What makes this rescue even more astonishing is the rare diplomatic ballet that made it possible. Iraq and Israel, long-standing adversaries, played silent partners in a mission that stretched the limits of geopolitical cooperation. The State Department’s involvement added a further layer of complexity. Humanitarian activists worked tirelessly behind the scenes, lobbying Iraqi, Israeli, and U.S. officials to coordinate Fawzia’s escape.

For months, she had been living in fear, trapped between a hostile Palestinian family in Gaza and the chilling knowledge that her children would likely never be accepted back into the Yazidi faith due to their parentage—an unbearable dilemma. But following Hamas’ brutal attack on Israel, the urgency of her situation escalated, and her rescuers seized the moment.

The intricacies of her extraction read like something out of a spy thriller. Humanitarian groups, including the Montreal-based Liberation of Christian and Yazidi Children of Iraq, spearheaded efforts to move her from her dangerous living situation to a hidden location, just kilometers from the Israeli military. The clock was ticking. Every delay brought fresh dangers, and the multi-nation coordination faced countless setbacks.

It took the intervention of U.S., Israeli, Jordanian, and Iraqi officials to bring Fawzia to safety. On October 1, she was evacuated across the Kerm Shalom crossing in a United Nations ambulance. She was then quietly moved through Jordan before arriving in Iraq, where an emotional reunion with her long-lost family awaited her.

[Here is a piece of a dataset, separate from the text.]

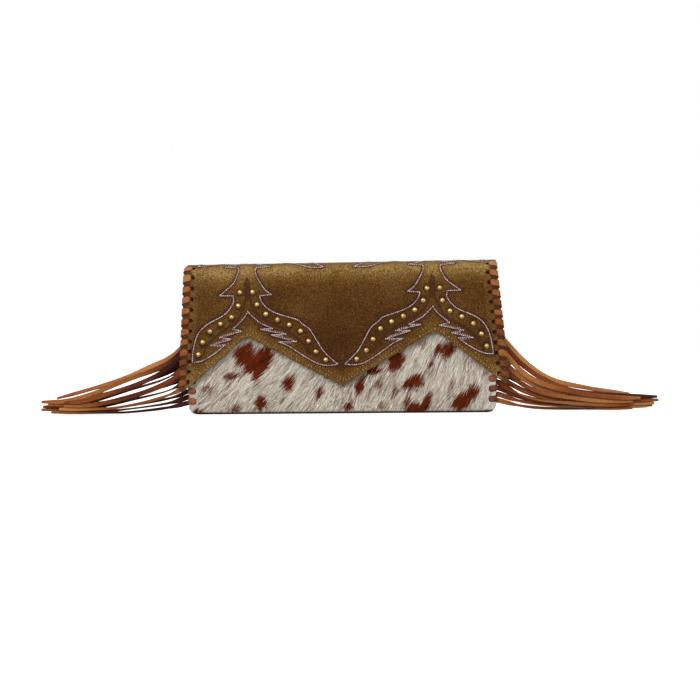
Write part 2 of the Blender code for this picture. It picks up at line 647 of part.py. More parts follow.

While the successful mission is a victory for Fawzia and her family, it leaves behind a haunting question: what about her two children? Born from years of violence and exploitation, they remain with their father’s family in Gaza. Fawzia’s escape required her to make an impossible decision—to leave her children behind. As humanitarian workers who aided in her rescue noted, this agonizing choice was the only way for her to find a sliver of freedom and reconnect with her family in Iraq.

The trauma she endured has not ended with her physical rescue. Fawzia, like so many other Yazidi women who survived the horrors of ISIS captivity, faces an uncertain future. Her community’s rigid beliefs about children born of rape complicate her reintegration. Will she ever be able to return to her home in Sinjar fully? Will she be able to heal from the years of abuse while living apart from her children?

Fawzia’s case is emblematic of the deep scars ISIS left on the Yazidi community. Thousands of Yazidis are still missing—trapped in similar circumstances in conflict zones across the Middle East. Her story is both a reminder of the resilience of survivors and a reflection of the slow and often inadequate international response to their plight.

For those who helped orchestrate her rescue, like Steve Maman, the mission’s success is bittersweet. While a life was saved, the wider tragedy continues. Many Yazidis remain in captivity, scattered across the remnants of ISIS’s former territories or hiding in plain sight in places like Gaza. Their rescue efforts provide some hope, but the reality remains grim for the thousands still missing.

Fawzia’s rescue is a rare victory in an otherwise bleak landscape for Yazidi survivors. Yet, it underscores the lengths to which humanitarian workers, governments, and activists must go to ensure even a single person’s freedom. And it leaves the world with a provocative question: how many more lives are waiting to be saved?